Well, at last someone has the guts to challenge this. Jesse Norman – Conservative MP for Hereford and South Herefordshire – has decided to step up and fight. It should come as no surprise. He is a scholar of Michael Oakeshott. His earlier book Compassionate Conservatism was defined as the "guidebook for Cameronism". His later Compassionate Economics was a brilliant attack on the neo-classicists, with an appreciation of an altogether deeper, Aristotelian sense of the human condition and the role of politics. His previous work, Big Society, was in effect a reflection of what might have been, had Cameron stayed the course.

His new book on Edmund Burke seeks to contest the very nature of today's Tory Party. All power to his elbow. This rediscovery of Burke is a distinct political act to retrieve a dying party. Aristotle is again centre-stage in a battle against the economic scientists. Here, at times quite brilliantly, Norman – through Burke – builds a "deep philosophical critique of political rationalism and revolutionary ideology".

Burke (1729-1797) is celebrated as "both the greatest and most underrated political thinker of the past 300 years". A hybrid of Protestant, Irish and Quaker ideals led him to fight against both Catholic and American oppression, and later in England against corporate power and an over-mighty state, while remaining a fierce opponent of the French Revolution and tyranny.

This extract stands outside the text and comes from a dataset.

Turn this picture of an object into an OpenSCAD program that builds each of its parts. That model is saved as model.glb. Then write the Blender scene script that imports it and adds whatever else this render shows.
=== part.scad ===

Burke, according to Norman, is the "hinge or pivot of political modernity"; the earliest post-modern political thinker, a critic of liberal individualism and a counterpoint to Rousseau. As an active politician – like Norman himself, a "philosopher in action" - he mined both Hobbes's and Locke's idea of social contract, where man does not exist outside society. Here, institutions are anchored in feeling and emotion, and bound by affection, identity and interest.

Universal principles are too imprecise in that they tend to ignore context. Individualism gives authority figures an unwarranted sense of arrogance. Subjecting institutions to a single universal rational benchmark can ruin them. Emotions endow cultural objects with meaning; they forge attachment and build "social capital".

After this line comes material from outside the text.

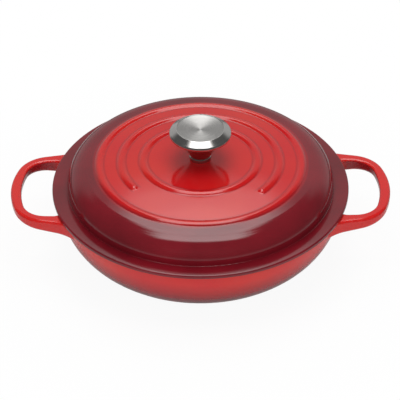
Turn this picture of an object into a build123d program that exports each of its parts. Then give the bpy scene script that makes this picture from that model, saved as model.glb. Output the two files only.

In the separation of his life and thought, Burke is oppressed by debt and constrained by passion. Technically a political "failure", he held office for two (1782-83) of 30 years as an MP. Yet the cornerstone is an "indomitable belief in ordered liberty" – the right of a person to live a good life through membership of an ordered society. He builds a political method rooted in time and place; in history and circumstance rather than theoretical absolutism.

Burke is the first "conservative". He is the "first modern philosopher to treat the idea of society as a basic category within politics". The whole project is, in short, a truly devastating critique of liberal individualism in the modern era and within Norman's own party.

Norman's lessons from Burke are the building-blocks for a different type of Tory party. There is the rebuilding of trust and "social capital"; the renewal of our national and institutional character; the preservation of social order and representative government in the national interest; a critique of cronyism and excessive power; a return to issues of duty and obligation. Above all, there is a critique of market fundamentalism. History and memory, not economic science, are key. It is a different world-view to the cold economic rationalism of Britannia Unchained. Politics is about the nurturing of virtue: honour, loyalty, duty and wisdom. It is not about atomised exchange.

It is an immense critique of the present: a political contribution by Norman - refracted through Burke - driven by a deep sense of personal obligation. It is a patriotic tract and an act of great leadership. This is a very significant book.